Above Branscombe Bay
John White, RI ROI RBA (1851 – 1933)
11” x 18” (27.9 cm x 45.7 cm)
In the late 19th and early 20th centuries, the villagers of Branscombe depended on donkeys for their livelihood. The steep cliffs above the beach were south-facing and virtually frost-free. This enabled farmers to dig out and cultivate small, terraced plots, known locally as plats, where they could grow early crops of flowers, fruit and vegetables, including Branscombe potatoes. The soil was fertilised with seaweed. The nimble-footed donkeys transported this from the beach and were also relied on to carry the produce back to the village. Today, the plats have become mostly overgrown, and John White’s painting, showing the donkeys at rest on the coastal headland above Branscombe Bay, affords a unique glimpse into East Devon’s past.

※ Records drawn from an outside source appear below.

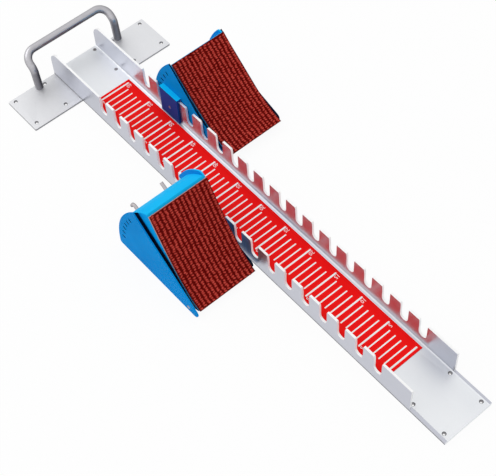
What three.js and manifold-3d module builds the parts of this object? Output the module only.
// Starting blocks: two adjustable foot blocks hooked on a notched aluminium rail
// Millimetres, +Z up, +Y towards the carry handle, so the runner starts towards -Y
// The origin is the centre of the cross plate's underside, on the track

import * as THREE from 'three';
import { mergeVertices } from 'three/addons/utils/BufferGeometryUtils.js';
import Module from 'manifold-3d';

const wasm = await Module();
wasm.setup();

const degree = Math.PI / 180;
const fullTurn = 2 * Math.PI;
const xAxis = new THREE.Vector3(1, 0, 0);
const yAxis = new THREE.Vector3(0, 1, 0);
const zAxis = new THREE.Vector3(0, 0, 1);

// Gaps and overruns
const seatGap = 0.3;
const cutOverrun = 6;

// Rail channel
const railLength = 811;
const railWidth = 81.5;
const railFloor = 5;
const railWall = 3.2;
const wallHeight = 44.2;
const rootFillet = 2;
const barePlateLength = 61;
const sawnRidge = 0.8;
const rearCornerRadius = 20;

// Notches in the rail's walls, counted from the front
const notchCount = 18;
const notchPitch = 33.1;
const notchWidth = 13.7;
const notchDepth = 30.6;
const notchLead = 57.6;
const notchMouthRadius = 1.6;

// Scale strip on the channel's floor
const scaleLength = 600;
const scaleMargin = 5.5;
const scaleWidth = 64.8;
const scaleThickness = 0.6;
const scaleLead = 55.5;

// Cross plate under the rail's rear end, and the foot strip that levels the front
const crossPlateWidth = 250;
const crossPlateDepth = 70.5;
const crossPlateThickness = 3;
const crossPlateCorner = 2;
const footStripWidth = 62;
const footStripDepth = 34;
const footStripLead = 19;

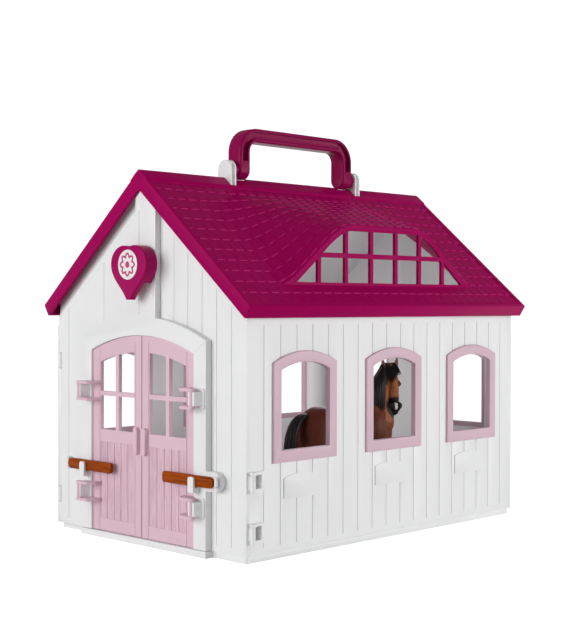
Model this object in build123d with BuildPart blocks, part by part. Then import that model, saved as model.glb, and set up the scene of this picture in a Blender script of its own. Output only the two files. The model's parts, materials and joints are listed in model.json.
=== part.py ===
"""Toy horse clinic playset: a carry-along stable with a double door in a swinging front
panel, a tiled roof with an eyebrow dormer, a folding carry handle and a toy horse inside.
Millimetres. X runs across the door front, +Y runs from the door front to the rear, +Z is
up. The origin is the middle of the base's underside."""

import os
from math import atan, cos

from build123d import *

os.makedirs("parts", exist_ok=True)

# House shell
width = 200.0
length = 290.0
half = width / 2
front_y = -length / 2
rear_y = length / 2
wall = 2.6
base_height = 4.5
wall_top = 169.0
tab_places = (-95, 0, 95)
plank = 14.2
side_planks = 19
groove_width = 0.7
groove_depth = 0.45
groove_low = 9.0
groove_high = 152.5

# Fence sockets on the side walls' front corners: a hole behind an upright bar
socket_lows = (12.6, 45.6)
socket_height = 13.4
socket_bar = (half + 3.6, front_y + 2.4)
socket_hole = (front_y + 4.8, front_y + 11.8)
socket_rim = 2.2

# Roof
ridge_z = 257.4
eave_x = 110.0
eave_z = 164.6
eave_foot = (105.2, 157.0)
slope_rise = (ridge_z - eave_z) / eave_x
slope = atan(slope_rise)
roof_front = front_y - 7.0
roof_rear = rear_y + 4.5
skin = 3.0
ceiling_thick = 1.7
ceiling_x = (4.4, 97.2)
rim_depth = 10.0
rim_wide = 2.4
rim_top_wide = 4.0
field_depth = 0.9
cap_half = 9.0
cap_rise = 0.8
tile_rows = 12
tile_foot = 106.6
tile_plan = 8.4
tile_step = 0.6

# Eyebrow dormer on the right slope: its outline as distance from its middle and height
dormer_mid = -0.5
dormer_reach = 104.0
dormer_x = 92.0
dormer_back_x = 14.0
dormer_plate = 2.2
dormer_sill = 179.2
dormer_inset = 2.4
dormer_frame = 1.6
eyebrow_skin = 2.2
eyebrow_side = [(36, 221.0), (41, 220.2), (46, 218.4), (53, 214.6), (60, 210.0), (76, 197.0), (92, 184.5)]
glazing_bar = 3.4
glazing_posts = (-68.5, -41.0, -14.2, 13.0, 40.0, 67.5)
transom_z = 199.6

# Arched windows in the side walls and the rear gable
window_half = 30.4
window_low = 62.6
window_spring = 127.8
window_crown = 135.2
window_border = 7.2
window_collar = 4.1
window_proud = 1.5
window_centres = (-91.6, 0.0, 91.6)
rear_window_x = 50.0

# Swinging front panel, its arched surround and the ear that carries the right latch
panel_face = front_y - 5.2
panel_planks = front_y - 4.7
panel_back = front_y - 0.4
panel_low = 5.0
panel_axis = (-94.9, front_y - 2.8)
barrel_radius = 2.4
rod_radius = 1.0
hinge_lows = (20.0, 118.0)
hinge_height = 12.0
door_half = 55.0
door_spring = 133.2
door_crown = 144.3
surround_half = 67.0
surround_spring = 142.0
surround_crown = 157.0
tongue_left = -6.0
tongue_right = 15.3
ear_x = 74.4
ear_radius = 6.5

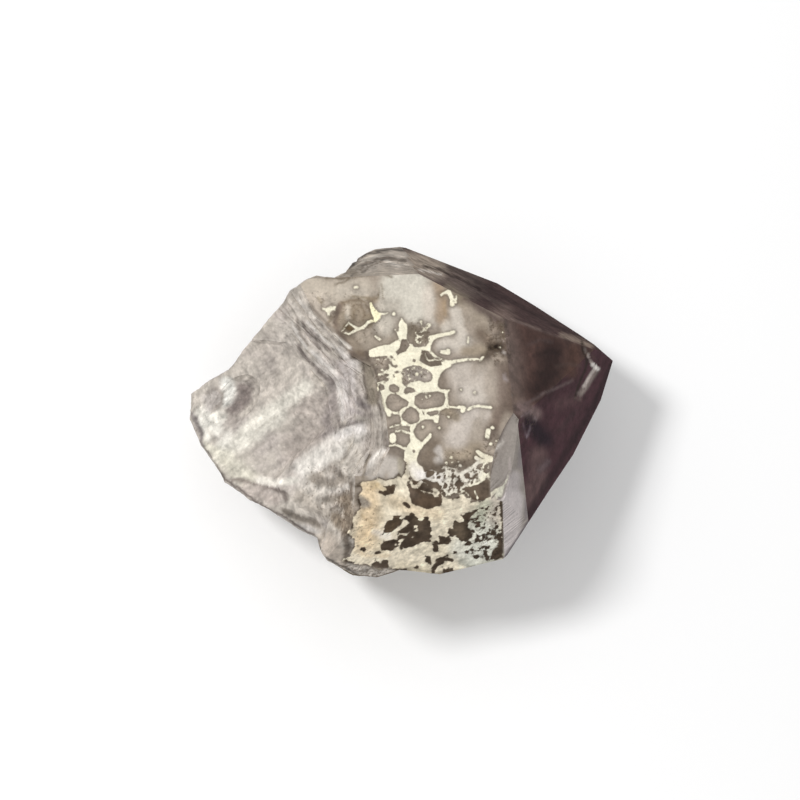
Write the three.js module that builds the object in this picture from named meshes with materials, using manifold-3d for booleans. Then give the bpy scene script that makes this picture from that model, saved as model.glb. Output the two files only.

Born in Edinburgh, John White spent most of his childhood in Australia after his family emigrated there in 1856. He was educated in Melbourne, but returned to Britain and studied art and design at The Royal Scottish Academy Schools from 1871. White lived at Shere in Surrey and in London before moving to Devon, where he lived at Axminster, Exeter, Branscombe and Beer. John White painted in both oils and watercolours and often featured his wife and children as models in his pictures. He specialised in rustic genre subjects, coastal views, landscapes and village scenes, particularly in East Devon, North Devon, Dorset and Dartmoor. He exhibited 40 times at The Royal Academy and was a member of, and a regular exhibitor at, The Royal Institute of Painters in Watercolours, The Royal Institute of Oil Painters and The Royal Society of British Artists.